● WRITTEN PROBLEM:
Locate each line holding the string "Identity" and copy it.

● EXERCISE INPUT:
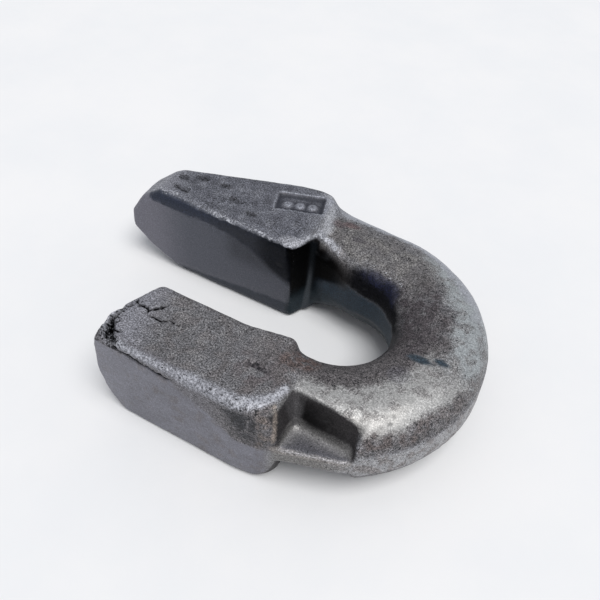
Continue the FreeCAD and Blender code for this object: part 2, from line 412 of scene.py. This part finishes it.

# The crest of the bow by the short head is burnished smooth, and painted lighter as a highlight where the
# softbox's light falls on it.
loose_tilt = tilt + 6.0 * field(skin.co, 6.0, 61) + 5.0 * field(skin.co, 2.2, 62)
loose_bearing = bearing + 9.0 * field(skin.co, 8.0, 63) + 4.0 * field(skin.co, 2.5, 64)
crest_burnish_highlight = on_bow * window(loose_tilt, 52.0, 88.0, 16.0) * window(loose_bearing, -88.0, -24.0, 28.0)

# Dents, waves and scale of the hammered skin; the sheared flanks keep only slight waves.
depth = rough * (1.0 - 0.8 * pad) * (1.0 - 0.5 * in_pocket) * (1.0 - 0.55 * crest_burnish_highlight) * (
    0.17 * field(skin.co, 11.0, 11)
    + 0.09 * field(skin.co, 3.6, 12)
    + 0.05 * field(skin.co, 1.7, 13)
)
depth += shear * (0.04 * field(skin.co, 9.0, 14) + 0.015 * field(skin.co * [1.0, 1.0, 0.25], 2.0, 15))
scale_pits = rough * (1.0 - pad) * np.clip(field(skin.co, 1.9, 21) * 2.2 - 0.9, 0.0, 1.0)
scale_pits *= step(field(skin.co, 9.0, 22), -0.1, 0.3)
depth -= 0.2 * scale_pits
depth += step(near_short_rim, 3.2, 1.2) * (0.05 + 0.30 * ragged + 0.16 * fine_ragged)
depth += step(near_long_rim, 2.4, 0.8) * (0.05 + 0.40 * ragged + 0.25 * fine_ragged)
depth += step(near_neck_rim, 2.4, 0.8) * (0.05 + 0.25 * ragged + 0.15 * fine_ragged)

# The flap outside the end crack lies a little lower than the top.
flap = step(x + 0.35 * np.maximum(-y - 44.0, 0.0), -59.2, -59.8) * step(y, -35.0, -37.0) * step(z, 27.0, 31.0)
depth -= flap * (0.5 + 0.35 * ragged + 0.2 * fine_ragged)

# Dents in the heads' tops: centre, radii and depth, in mm.
DENTS = [((-76.5, 31.0, 36.0), (2.6, 1.5, 2.0), 0.6), ((-66.5, 31.5, 36.0), (2.2, 1.2, 2.0), 0.5),
         ((-79.5, 21.5, 36.0), (3.4, 1.4, 2.0), 0.6), ((-83.0, 27.5, 36.0), (2.2, 1.6, 2.0), 0.35),
         ((-58.0, 26.0, 36.0), (3.0, 1.2, 2.0), 0.35), ((-49.0, 22.5, 36.0), (2.4, 1.2, 2.0), 0.3),
         ((-9.6, -35.6, 36.0), (3.6, 0.9, 2.0), 0.9)]

spot_outline = 0.25 * field(skin.co, 2.4, 60)
dent_outline = 0.45 * field(skin.co, 1.7, 66)


def spot(centre, radii, soft=0.35, outline=spot_outline):
    """1 within an ellipsoid round a point, with a ragged outline."""
    distance = np.linalg.norm((skin.co - centre) / radii, axis=1) + outline
    return step(distance, 1.0 + soft, 1.0 - soft)


dents = np.zeros(len(skin.co))
for centre, radii, deep in DENTS:
    dent = spot(centre, radii, 0.3, dent_outline)
    depth -= deep * dent
    dents = np.maximum(dents, dent)

# A lip of sheared flash runs along the line between the rough skin and each sheared face.
border = 4.0 * skin.blur(shear, 3)
border *= 1.0 - border / 4.0
depth += border * (0.02 + 0.12 * field(skin.co, 2.6, 33)) * (1.0 - 0.7 * in_pocket)
skin.push(depth)

crack = np.zeros(len(skin.co))
crack_zone = np.zeros(len(skin.co))
depth = np.zeros(len(skin.co))
wander = jitter(skin.co, 0.5, (2.4, 1.0), (41, 44))
for line, width, deep in CRACKS:
    distance, along = distance_to_line(skin.co + wander, line)
    groove = step(distance, width * 1.2, width * 0.35) * step(along, 1.02, 0.9)
    depth -= np.maximum(deep * groove + depth, 0.0)
    crack = np.maximum(crack, groove)
    crack_zone = np.maximum(crack_zone, min(width, 1.0) * step(distance, width * 3.2, width * 0.8))
skin.push(depth)


# Colours, laid on in coats. Each vertex has a colour, a gloss and a grain, which says how much grain the
# material adds. The worn and the pitted amounts say how much of the surface it fills with bright or dark
# flecks. A coat is a mask, a colour as the eye sees it, a gloss and a grain.

def linear(red, green, blue):
    """A colour given as the eye sees it, 0 to 255, as the shader wants it."""
    def channel(value):
        value /= 255.0
        return value / 12.92 if value <= 0.04045 else ((value + 0.055) / 1.055) ** 2.4
    return (channel(red), channel(green), channel(blue), 1.0)


class Paint:
    """A colour, a gloss, a grain and amounts of bright and dark flecks, all 0 to 1, at each vertex."""

    def __init__(self, count, colour, gloss, grain):
        self.colour = np.tile(linear(*colour), (count, 1))
        self.values = {"gloss": np.full(count, gloss), "grain": np.full(count, grain),
                       "worn": np.zeros(count), "pitted": np.zeros(count)}

    def coat(self, mask, colour, gloss=None, grain=None):
        mask = np.clip(mask, 0.0, 1.0)
        self.colour += mask[:, None] * (np.array(linear(*colour)) - self.colour)
        for name, value in (("gloss", gloss), ("grain", grain)):
            if value is not None:
                self.values[name] += mask * (value - self.values[name])

    def fleck(self, name, amount):
        self.values[name] = np.maximum(self.values[name], amount)

    def store(self, skin):
        for name, values in self.values.items():
            skin.store(name, values)
        attribute = skin.mesh.attributes.new("coat", "FLOAT_COLOR", "POINT")
        attribute.data.foreach_set("color", self.colour.astype(np.float32).ravel())


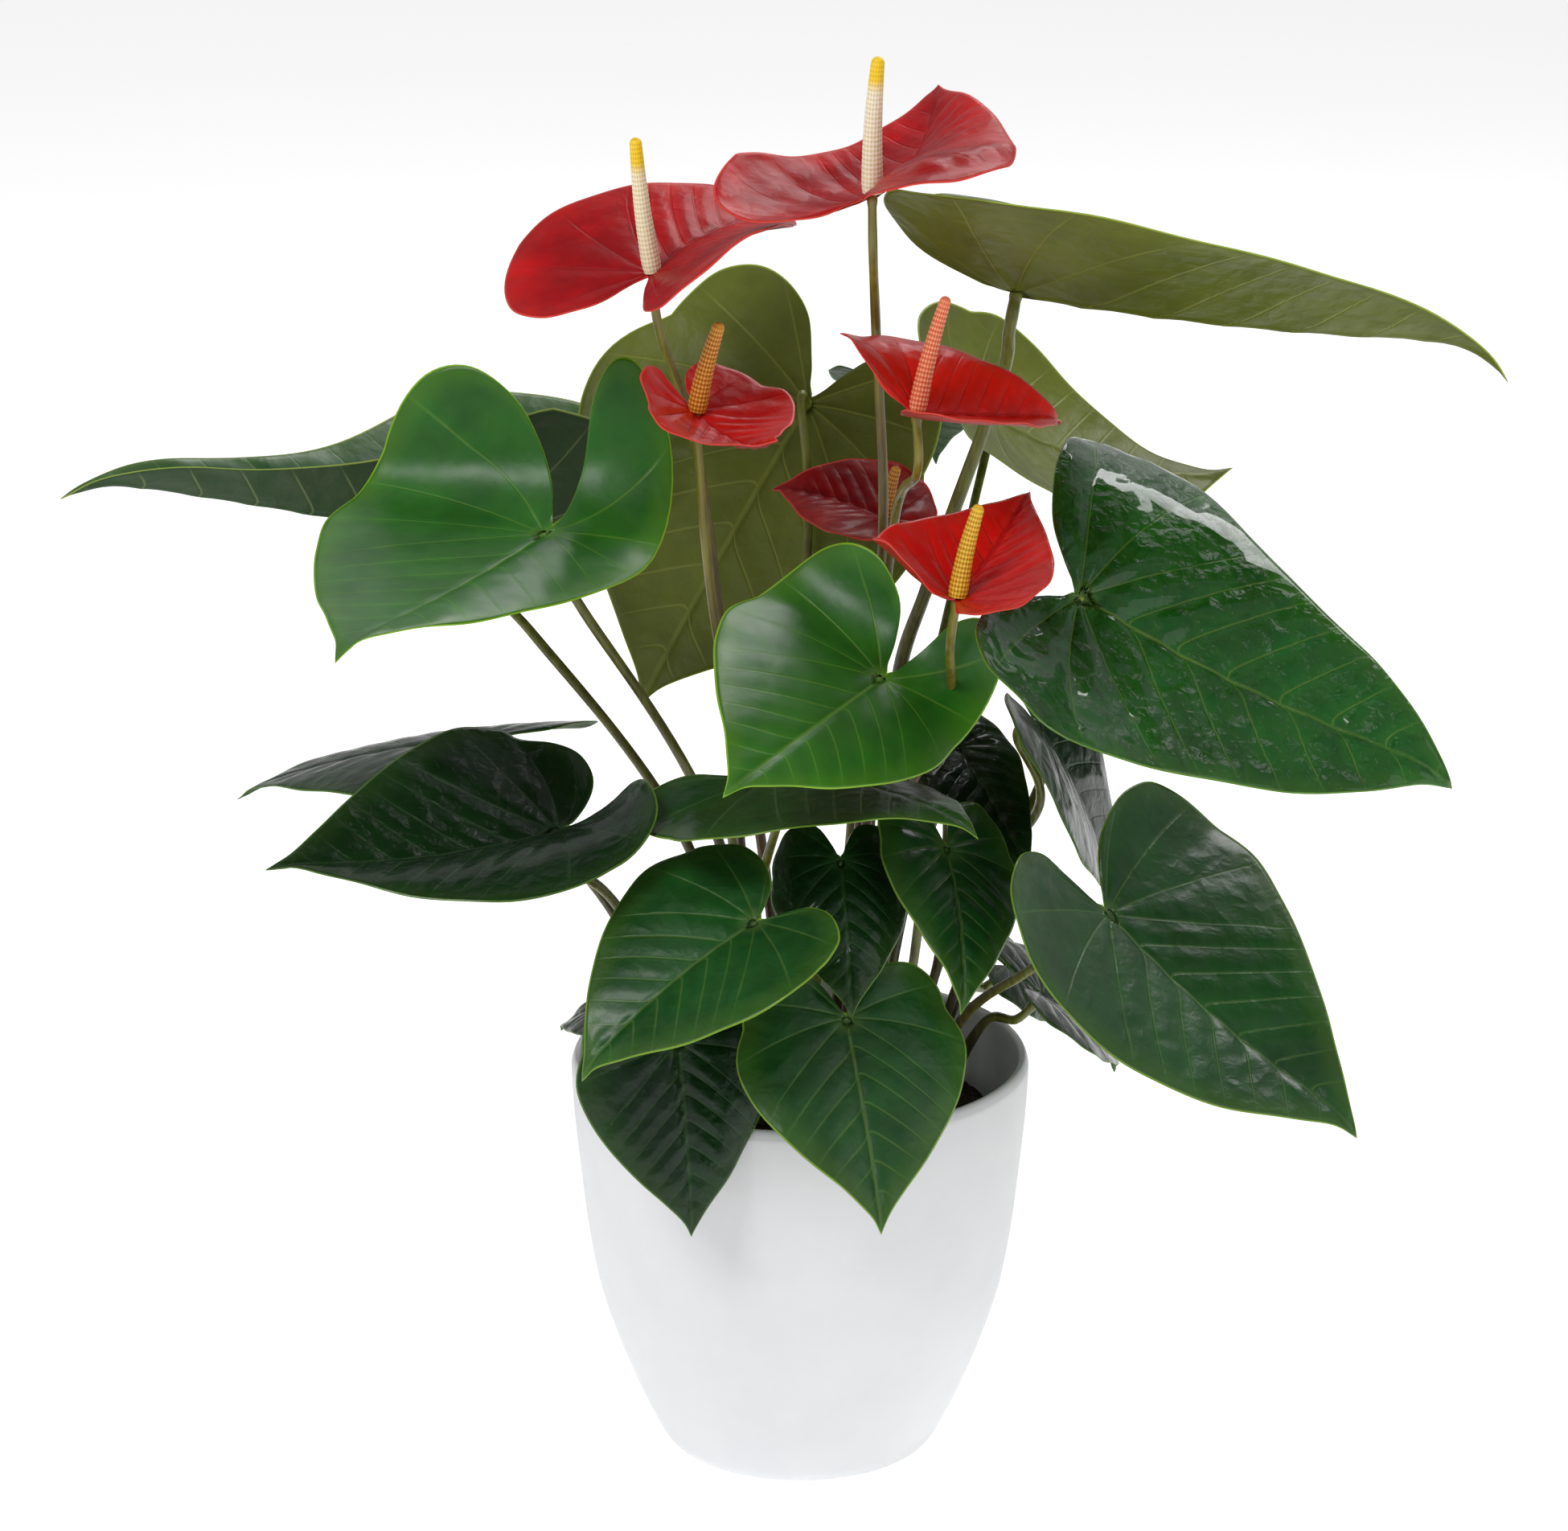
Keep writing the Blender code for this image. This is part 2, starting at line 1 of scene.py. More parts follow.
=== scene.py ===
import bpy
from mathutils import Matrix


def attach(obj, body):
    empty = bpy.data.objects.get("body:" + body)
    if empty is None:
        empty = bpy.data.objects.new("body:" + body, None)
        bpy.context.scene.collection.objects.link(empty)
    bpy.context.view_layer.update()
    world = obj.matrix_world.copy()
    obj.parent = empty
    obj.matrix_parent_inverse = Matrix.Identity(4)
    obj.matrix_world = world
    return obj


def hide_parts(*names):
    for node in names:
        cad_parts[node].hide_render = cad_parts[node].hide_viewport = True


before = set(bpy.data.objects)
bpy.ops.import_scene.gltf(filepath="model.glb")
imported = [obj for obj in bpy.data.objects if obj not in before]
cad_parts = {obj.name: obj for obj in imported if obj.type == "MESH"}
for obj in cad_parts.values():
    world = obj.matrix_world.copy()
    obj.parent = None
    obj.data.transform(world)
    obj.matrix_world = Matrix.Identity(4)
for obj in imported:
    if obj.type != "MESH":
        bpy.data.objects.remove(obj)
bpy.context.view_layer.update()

import math

import bpy
import numpy as np
from mathutils import Vector

mm = 0.001
scene = bpy.context.scene


# small helpers

def toLinear(code):
    # a screen colour such as "3f7a1c" as linear values
    parts = np.array([int(code[i:i + 2], 16) for i in (0, 2, 4)]) / 255
    return tuple(np.where(parts <= 0.04045, parts / 12.92, ((parts + 0.055) / 1.055) ** 2.4)) + (1.0,)


def smoothCurve(knots, count):
    # a cubic curve through the knots, each stretch leaving a knot along the line between its neighbours
    knots = np.asarray(knots, float)
    q = np.array([2 * knots[0] - knots[1], *knots, 2 * knots[-1] - knots[-2]])
    u = np.linspace(0, len(knots) - 1, count)
    i = np.minimum(u.astype(int), len(knots) - 2)
    f = (u - i)[:, None]
    a, b, c, d = q[i], q[i + 1], q[i + 2], q[i + 3]
    return 0.5 * (2 * b + (c - a) * f + (2 * a - 5 * b + 4 * c - d) * f**2 + (3 * b - a - 3 * c + d) * f**3)


def ripples(points, size, seed):
    # soft noise from -1 to 1: sines along a few turned directions, whose sum never repeats
    turn = np.random.default_rng(seed)
    total = np.zeros(len(points))
    for octave in range(5):
        way = turn.normal(size=(3, 3))
        waves = np.sin(points @ way * (2.2**octave * 2.5 / size) + turn.uniform(0, 6, 3))
        total += waves.prod(1) / 1.6**octave
    return total / 1.6


def makeMesh(name, points, quads, triangles, values, material):
    # one mesh from its corners, its faces and the named values that the material reads
    mesh = bpy.data.meshes.new(name)
    quads = np.asarray(quads, np.int32).reshape(-1, 4)
    triangles = np.asarray(triangles, np.int32).reshape(-1, 3)
    mesh.vertices.add(len(points))
    mesh.vertices.foreach_set("co", np.asarray(points, np.float32).ravel())
    corners = np.concatenate([quads.ravel(), triangles.ravel()])
    mesh.loops.add(len(corners))
    mesh.loops.foreach_set("vertex_index", corners)
    starts = np.concatenate([np.arange(len(quads)) * 4, 4 * len(quads) + np.arange(len(triangles)) * 3])
    mesh.polygons.add(len(starts))
    mesh.polygons.foreach_set("loop_start", starts.astype(np.int32))
    mesh.polygons.foreach_set("use_smooth", np.ones(len(starts), bool))
    mesh.update(calc_edges=True)
    mesh.validate()
    for label, numbers in values.items():
        held = mesh.attributes.new(label, "FLOAT", "POINT")
        held.data.foreach_set("value", np.asarray(numbers, np.float32))
    mesh.materials.append(material)
    piece = bpy.data.objects.new(name, mesh)
    scene.collection.objects.link(piece)
    return piece


def place(piece, slotName, *nodes):
    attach(piece, "root")
    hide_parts(*nodes)


# node helpers

def newGroup(name, inputs, outputs):
    group = bpy.data.node_groups.new(name, "ShaderNodeTree")
    for label, kind, value in inputs:
        group.interface.new_socket(label, in_out="INPUT", socket_type=kind).default_value = value
    for label, kind in outputs:
        group.interface.new_socket(label, in_out="OUTPUT", socket_type=kind)
    return group, group.nodes.new("NodeGroupInput").outputs, group.nodes.new("NodeGroupOutput").inputs


def joined(tree, socket, value):
    if hasattr(value, "is_output"):
        tree.links.new(value, socket)
    else:
        socket.default_value = value


def calc(tree, how, first, second=0.0, clamp=False):
    node = tree.nodes.new("ShaderNodeMath")
    node.operation = how
    node.use_clamp = clamp
    joined(tree, node.inputs[0], first)
    joined(tree, node.inputs[1], second)
    return node.outputs[0]


def step(tree, value, low, high, start=0.0, end=1.0):
    node = tree.nodes.new("ShaderNodeMapRange")
    node.interpolation_type = "SMOOTHSTEP"
    for socket, number in zip(node.inputs[:5], (value, low, high, start, end)):
        joined(tree, socket, number)
    return node.outputs[0]


def blendColor(tree, share, first, second):
    node = tree.nodes.new("ShaderNodeMix")
    node.data_type = "RGBA"
    joined(tree, node.inputs[0], share)
    joined(tree, node.inputs[6], first)
    joined(tree, node.inputs[7], second)
    return node.outputs[2]


def readValue(tree, label):
    node = tree.nodes.new("ShaderNodeAttribute")
    node.attribute_name = label
    return node.outputs["Fac"]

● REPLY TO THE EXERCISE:
    obj.matrix_parent_inverse = Matrix.Identity(4)
    obj.matrix_world = Matrix.Identity(4)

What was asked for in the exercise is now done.